Stewart was initially going to control the Zoom meeting as she does during every board meeting. But in light of her email, Rutledge decided to send out a Zoom link himself.

He controlled who was let in at the beginning of the meeting. During an executive session, homeowners were sent to a Zoom waiting room while Rutledge, the board, and their lawyers talked.
Stewart said that when she controlled the board meetings, she never monitored who attended.
When the meeting started at 6:30 p.m., The Aspen Times was let in a few minutes later. When the reporter stated they were with The Times and was not a resident of a unit, they were sent to the waiting room. Around an hour later, the reporter was let back into the waiting room for less than a minute before they were kicked to the waiting room for the rest of the meeting that ended at 8:11 p.m.

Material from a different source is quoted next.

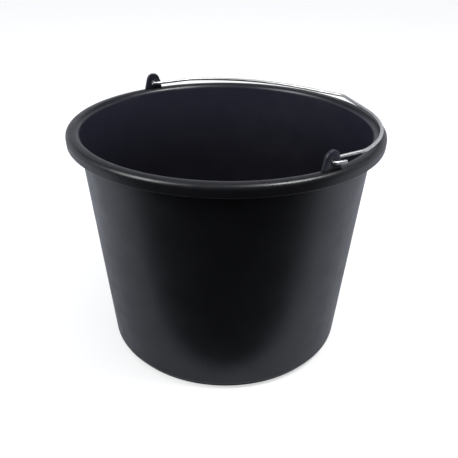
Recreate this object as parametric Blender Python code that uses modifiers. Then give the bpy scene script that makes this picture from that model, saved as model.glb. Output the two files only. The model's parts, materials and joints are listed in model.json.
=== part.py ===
"""Florist bucket: a moulded plastic bucket with a swinging wire bail.

The bucket is one moulding: a tapered wall, a base that stands on a low foot
ring, a rolled rim with a downturned skirt, and two upright ears on top of the
rim.  The bail is one steel wire.  Each of its legs comes down inside an ear,
turns out through the ear's hole and ends in a short tail, so the wire itself
is the hinge pin.  The ears stand on the X axis, and the bail lies folded down
on the rim towards +Y.  Metres, +Z up, the origin on the floor at the centre
of the foot ring.
"""
import bpy
import bmesh
from math import acos, asin, atan2, cos, degrees, pi, radians, sin, sqrt, tan

MM = 0.001

# Bucket body
HEIGHT = 237 * MM                # floor to the top of the rim
WALL_TOP_RADIUS = 146 * MM       # outside of the wall, carried up to the rim's top
WALL_FOOT_RADIUS = 123.6 * MM    # outside of the wall, carried down to the floor
WALL = 1.8 * MM
BASE = 2.2 * MM
BASE_CORNER = 9.5 * MM           # outside radius between wall and base
FLOOR_CORNER = 6 * MM            # inside radius between wall and floor

# Foot ring that the bucket stands on
FOOT_RADIUS = 119 * MM
FOOT_WIDTH = 3 * MM
FOOT_HEIGHT = 2.5 * MM           # recess of the base inside the ring
CORNER_LIFT = 1.5 * MM           # where the outside corner would level out, behind the ring

# Rolled rim with its downturned skirt
RIM_RADIUS = 157.5 * MM
RIM_CORNER = 4.5 * MM            # outer corner between the flat top and the skirt
RIM_INNER_CORNER = 3.8 * MM      # inner corner between the wall and the flat top
RIM_THICKNESS = 2 * MM
SKIRT_DEPTH = 11.5 * MM
SKIRT_THICKNESS = 1.8 * MM
SKIRT_TUCK = 0.6 * MM            # how far the skirt leans in at its lower edge

# Ears, flat tabs that stand on the rim across the X axis
EAR_DISTANCE = 150.5 * MM        # bucket's axis to the middle of the ear's thickness
EAR_THICKNESS = 3.3 * MM
EAR_TOP_RADIUS = 7.9 * MM
EAR_HEIGHT = 17.4 * MM
EAR_HALF_BASE = 10.7 * MM        # half of the ear's width where it meets the rim
EAR_ROOT = 1 * MM                # depth that the ear is rooted in the rim
HOLE_RISE = 7 * MM               # rim's top to the hinge axis
HOLE_RADIUS = 2.4 * MM

# Bail
WIRE_RADIUS = 1.6 * MM
BAIL_RADIUS = 151.3 * MM         # main bow, about the bucket's axis
LEG_DISTANCE = 144.5 * MM        # bucket's axis to each straight leg
SHOULDER_BEND = 30 * MM          # bend between the bow and a leg
PEAK_ANGLE = radians(20)         # half of the turn at the blunt point in the middle
PEAK_BEND = 12 * MM
HOOK_BEND = 4 * MM               # centre-line radius of the bend inside the ear
TAIL_BEND_START = 151.6 * MM
TAIL_BEND = 2.6 * MM             # centre-line radius of the bend outside the ear
TAIL_ANGLE = radians(80)         # turn between the hinge axis and the tail
TAIL_LENGTH = 9.8 * MM
REST_GAP = 0.8 * MM              # between the folded wire and the rim

# Facets
TURN_STEPS = 96
CORNER_STEPS = 4
BASE_CORNER_STEPS = 6
EAR_ARC_STEPS = 8                # quarter and a little more, from a straight side to the top
HOLE_STEPS = 20
PEAK_STEPS = 3
SHOULDER_STEPS = 4
HOOK_STEPS = 5
BOW_STEP_DEGREES = 3
WIRE_SIDES_RESOLUTION = 2        # gives the round wire eight sides
MERGE = 0.00001

QUARTER = pi / 2
HINGE_HEIGHT = HEIGHT + HOLE_RISE
REST_DROP = asin((HOLE_RISE - WIRE_RADIUS - REST_GAP) / BAIL_RADIUS)


def clear_scene():
    """Start from an empty file."""
    for old in list(bpy.data.objects):
        bpy.data.objects.remove(old, do_unlink=True)


def new_collection(name):
    """A collection of that name, linked to the scene."""
    collection = bpy.data.collections.new(name)
    bpy.context.scene.collection.children.link(collection)
    return collection


def plain_material(name, color, roughness, metallic):
    """A Principled BSDF material."""
    material = bpy.data.materials.new(name)
    material.use_nodes = True
    shader = material.node_tree.nodes["Principled BSDF"]
    shader.inputs["Base Color"].default_value = (*color, 1)
    shader.inputs["Roughness"].default_value = roughness
    shader.inputs["Metallic"].default_value = metallic
    return material


def arc(across, up, radius, start, end, steps):
    """Points on a circular arc about (across, up), both ends included."""
    angles = [start + (end - start) * i / steps for i in range(steps + 1)]
    return [(across + radius * cos(a), up + radius * sin(a)) for a in angles]


def wall_radius(height):
    """Outside radius of the tapered wall at a height."""
    return WALL_FOOT_RADIUS + (WALL_TOP_RADIUS - WALL_FOOT_RADIUS) * height / HEIGHT


def bucket_profile():
    """The moulding's cross-section, from the floor's middle round to the base's middle."""
    taper = atan2(WALL_TOP_RADIUS - WALL_FOOT_RADIUS, HEIGHT)
    floor = FOOT_HEIGHT + BASE
    inner_radius = wall_radius(floor + FLOOR_CORNER) - WALL - FLOOR_CORNER
    rim_inner_radius = wall_radius(HEIGHT - RIM_INNER_CORNER) - WALL + RIM_INNER_CORNER
    rim_under = HEIGHT - RIM_THICKNESS
    lip_radius = RIM_RADIUS - SKIRT_TUCK
    lip_height = HEIGHT - SKIRT_DEPTH
    corner_height = CORNER_LIFT + BASE_CORNER
    base_radius = wall_radius(corner_height) - BASE_CORNER
    corner_end = -acos((FOOT_RADIUS - base_radius) / BASE_CORNER)

    points = [(0, floor)]
    points += arc(inner_radius, floor + FLOOR_CORNER, FLOOR_CORNER, -QUARTER, -taper, CORNER_STEPS)
    points += arc(rim_inner_radius, HEIGHT - RIM_INNER_CORNER, RIM_INNER_CORNER,
                  pi - taper, QUARTER, CORNER_STEPS)
    points += arc(RIM_RADIUS - RIM_CORNER, HEIGHT - RIM_CORNER, RIM_CORNER, QUARTER, 0, CORNER_STEPS)
    points += [
        (lip_radius, lip_height),
        (lip_radius - SKIRT_THICKNESS, lip_height),
        (RIM_RADIUS - SKIRT_THICKNESS, HEIGHT - RIM_CORNER),
        (RIM_RADIUS - RIM_CORNER, rim_under),
        (wall_radius(rim_under) + RIM_THICKNESS, rim_under),
        (wall_radius(rim_under - RIM_THICKNESS), rim_under - RIM_THICKNESS),
    ]
    points += arc(base_radius, corner_height, BASE_CORNER, -taper, corner_end, BASE_CORNER_STEPS)
    points += [
        (FOOT_RADIUS, 0),
        (FOOT_RADIUS - FOOT_WIDTH, 0),
        (FOOT_RADIUS - FOOT_WIDTH, FOOT_HEIGHT),
        (0, FOOT_HEIGHT),
    ]
    return points


def turned_body(name, profile, collection, material):
    """A profile turned about the Z axis by a Screw modifier."""
    mesh = bpy.data.meshes.new(name)
    shape = bmesh.new()
    ring = [shape.verts.new((across, 0, up)) for across, up in profile]
    for first, second in zip(ring, ring[1:]):
        shape.edges.new((first, second))
    shape.to_mesh(mesh)
    shape.free()
    body = bpy.data.objects.new(name, mesh)
    collection.objects.link(body)
    mesh.materials.append(material)

    turn = body.modifiers.new("turn", "SCREW")
    turn.axis = "Z"
    turn.angle = 2 * pi
    turn.steps = TURN_STEPS
    turn.render_steps = TURN_STEPS
    turn.use_merge_vertices = True
    turn.merge_threshold = MERGE
    turn.use_smooth_shade = True
    return body


def ear_outline():
    """The tab's outline: a round top on straight sides that widen down to the rim."""
    top_centre = EAR_HEIGHT - EAR_TOP_RADIUS
    reach = sqrt(EAR_HALF_BASE ** 2 + top_centre ** 2)
    side_angle = acos(EAR_TOP_RADIUS / reach) - atan2(top_centre, EAR_HALF_BASE)
    widening = tan(side_angle) * EAR_ROOT
    half = [(EAR_HALF_BASE + widening, -EAR_ROOT)]
    half += arc(0, top_centre, EAR_TOP_RADIUS, side_angle, QUARTER, EAR_ARC_STEPS)
    return half + [(-across, up) for across, up in reversed(half[:-1])]


def closed_spline(curve, points):
    """Add a closed outline to a flat curve."""
    spline = curve.splines.new("POLY")
    spline.points.add(len(points) - 1)
    for point, (across, up) in zip(spline.points, points):
        point.co = (across, up, 0, 1)
    spline.use_cyclic_u = True


def ear_blank(name, side, collection):
    """One ear with its hole, standing across the X axis, as a closed mesh."""
    curve = bpy.data.curves.new(name + "_outline", "CURVE")
    curve.dimensions = "2D"
    curve.fill_mode = "BOTH"
    curve.extrude = EAR_THICKNESS / 2
    closed_spline(curve, ear_outline())
    closed_spline(curve, arc(0, HOLE_RISE, HOLE_RADIUS, 0, 2 * pi, HOLE_STEPS)[:-1])
    outline = bpy.data.objects.new(name + "_outline", curve)
    collection.objects.link(outline)
    outline.rotation_euler = (QUARTER, 0, QUARTER)
    outline.location = (side * EAR_DISTANCE, 0, HEIGHT)
    bpy.context.view_layer.update()

    evaluated = outline.evaluated_get(bpy.context.evaluated_depsgraph_get())
    mesh = bpy.data.meshes.new_from_object(evaluated)
    weld = bmesh.new()
    weld.from_mesh(mesh)
    bmesh.ops.remove_doubles(weld, verts=weld.verts, dist=MERGE)
    weld.to_mesh(mesh)
    weld.free()
    ear = bpy.data.objects.new(name, mesh)
    ear.matrix_world = outline.matrix_world
    collection.objects.link(ear)
    bpy.data.objects.remove(outline, do_unlink=True)
    ear.hide_render = True
    ear.display_type = "WIRE"
    return ear


def make_bucket(collection, cutters):
    """The one-piece moulding: turned body and the two ears grown into its rim."""
    plastic = plain_material("black_plastic", (0.012, 0.012, 0.014), 0.38, 0)
    bucket = turned_body("bucket", bucket_profile(), collection, plastic)
    for side, name in ((1, "ear_right"), (-1, "ear_left")):
        join = bucket.modifiers.new(name, "BOOLEAN")
        join.operation = "UNION"
        join.solver = "EXACT"
        join.object = ear_blank(name, side, cutters)
    return bucket


def bail_half():
    """The wire's middle line on the +X side, from the blunt point to the tail's end."""
    peak_centre = (BAIL_RADIUS - PEAK_BEND) / cos(PEAK_ANGLE)
    shoulder_across = LEG_DISTANCE - SHOULDER_BEND
    shoulder_along = sqrt((BAIL_RADIUS - SHOULDER_BEND) ** 2 - shoulder_across ** 2)
    shoulder_angle = atan2(shoulder_along, shoulder_across)
    hook_across = LEG_DISTANCE + HOOK_BEND
    bow_steps = round(degrees(QUARTER - PEAK_ANGLE - shoulder_angle) / BOW_STEP_DEGREES)

    line = arc(0, peak_centre, PEAK_BEND, QUARTER, QUARTER - PEAK_ANGLE, PEAK_STEPS)
    line += arc(0, 0, BAIL_RADIUS, QUARTER - PEAK_ANGLE, shoulder_angle, bow_steps)
    line += arc(shoulder_across, shoulder_along, SHOULDER_BEND, shoulder_angle, 0, SHOULDER_STEPS)[1:]
    line += arc(hook_across, HOOK_BEND, HOOK_BEND, pi, pi + QUARTER, HOOK_STEPS)
    line += arc(TAIL_BEND_START, TAIL_BEND, TAIL_BEND, -QUARTER, TAIL_ANGLE - QUARTER, HOOK_STEPS)
    tail_across, tail_along = line[-1]
    line.append((tail_across + TAIL_LENGTH * cos(TAIL_ANGLE), tail_along + TAIL_LENGTH * sin(TAIL_ANGLE)))
    return line


def make_bail(collection):
    """The wire bail, its origin on the hinge axis, dropped onto the rim."""
    half = bail_half()
    line = [(-across, along) for across, along in reversed(half[1:])] + half
    curve = bpy.data.curves.new("bail", "CURVE")
    curve.dimensions = "3D"
    curve.bevel_depth = WIRE_RADIUS
    curve.bevel_resolution = WIRE_SIDES_RESOLUTION
    curve.use_fill_caps = True
    spline = curve.splines.new("POLY")
    spline.points.add(len(line) - 1)
    for point, (across, along) in zip(spline.points, line):
        point.co = (across, along, 0, 1)
    spline.use_smooth = True
    bail = bpy.data.objects.new("bail", curve)
    collection.objects.link(bail)
    bail.location = (0, 0, HINGE_HEIGHT)
    bail.rotation_euler = (-REST_DROP, 0, 0)
    curve.materials.append(plain_material("galvanised_wire", (0.62, 0.63, 0.64), 0.28, 1))
    return bail


def build():
    """Make the two pieces of the florist bucket."""
    clear_scene()
    parts = new_collection("florist_bucket")
    cutters = new_collection("cutters")
    make_bucket(parts, cutters)
    make_bail(parts)
    bpy.context.view_layer.update()


build()
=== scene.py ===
# %% [markdown]
# # A florist's bucket
# A flower bucket is two pieces: one black plastic moulding, and one steel wire
# that is its bail.  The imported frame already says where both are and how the
# bail turns, so this lesson only makes the surfaces that are seen: a fine
# turned moulding with its ears, a wire swept along its bends, and the finish
# of each.  Everything is in metres, Z up, and the ears stand on the X axis.

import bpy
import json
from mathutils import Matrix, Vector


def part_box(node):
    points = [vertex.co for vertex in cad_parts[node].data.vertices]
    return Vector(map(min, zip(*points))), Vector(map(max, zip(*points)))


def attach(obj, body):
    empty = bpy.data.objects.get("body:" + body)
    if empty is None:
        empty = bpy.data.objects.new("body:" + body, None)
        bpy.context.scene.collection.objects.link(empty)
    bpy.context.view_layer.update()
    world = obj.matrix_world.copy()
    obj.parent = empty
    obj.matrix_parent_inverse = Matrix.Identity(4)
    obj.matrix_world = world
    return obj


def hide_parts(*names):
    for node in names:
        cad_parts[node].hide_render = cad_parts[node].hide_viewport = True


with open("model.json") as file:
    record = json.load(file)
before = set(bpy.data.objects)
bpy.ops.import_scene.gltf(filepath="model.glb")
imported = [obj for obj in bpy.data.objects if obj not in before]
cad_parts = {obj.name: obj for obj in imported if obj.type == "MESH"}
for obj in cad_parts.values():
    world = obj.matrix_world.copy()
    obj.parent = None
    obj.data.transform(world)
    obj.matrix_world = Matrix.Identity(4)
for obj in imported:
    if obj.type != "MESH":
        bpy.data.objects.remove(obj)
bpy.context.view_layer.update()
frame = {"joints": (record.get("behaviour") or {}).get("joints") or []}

# %% [markdown]
# ## Measures to work from
# A maker starts from a few measures that have to be met: how high and how
# wide the moulding is, and where the bail turns.  They could be typed in
# again, but then the surfaces and the frame could drift apart, so they are
# read from the frame.  Every other size is written as a number of MM.

# %% Tools and measures
import json
from math import acos, asin, atan2, cos, pi, radians, sin, sqrt, tan

import bmesh
import bpy
from mathutils import Matrix, Vector

MM = 0.001
QUARTER = pi / 2
MERGE = 0.00001
bucket_low, bucket_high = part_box("bucket")
bail_low, bail_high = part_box("bail")
hinge = Vector(frame["joints"][0]["pos_m"])
print("bucket", [round(v / MM, 1) for v in bucket_high - bucket_low], "hinge height", round(hinge.z / MM, 1))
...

During a phone call with The Aspen Times after the meeting, which Stewart was not let into, Stewart said that the board decided not to fire her and the homeowners did not garner enough majority votes to fire Rutledge or remove the current board members.
The Aspen Times also called Rutledge for a comment after the meeting was over. He declined to comment and said the board would release a statement at a further date.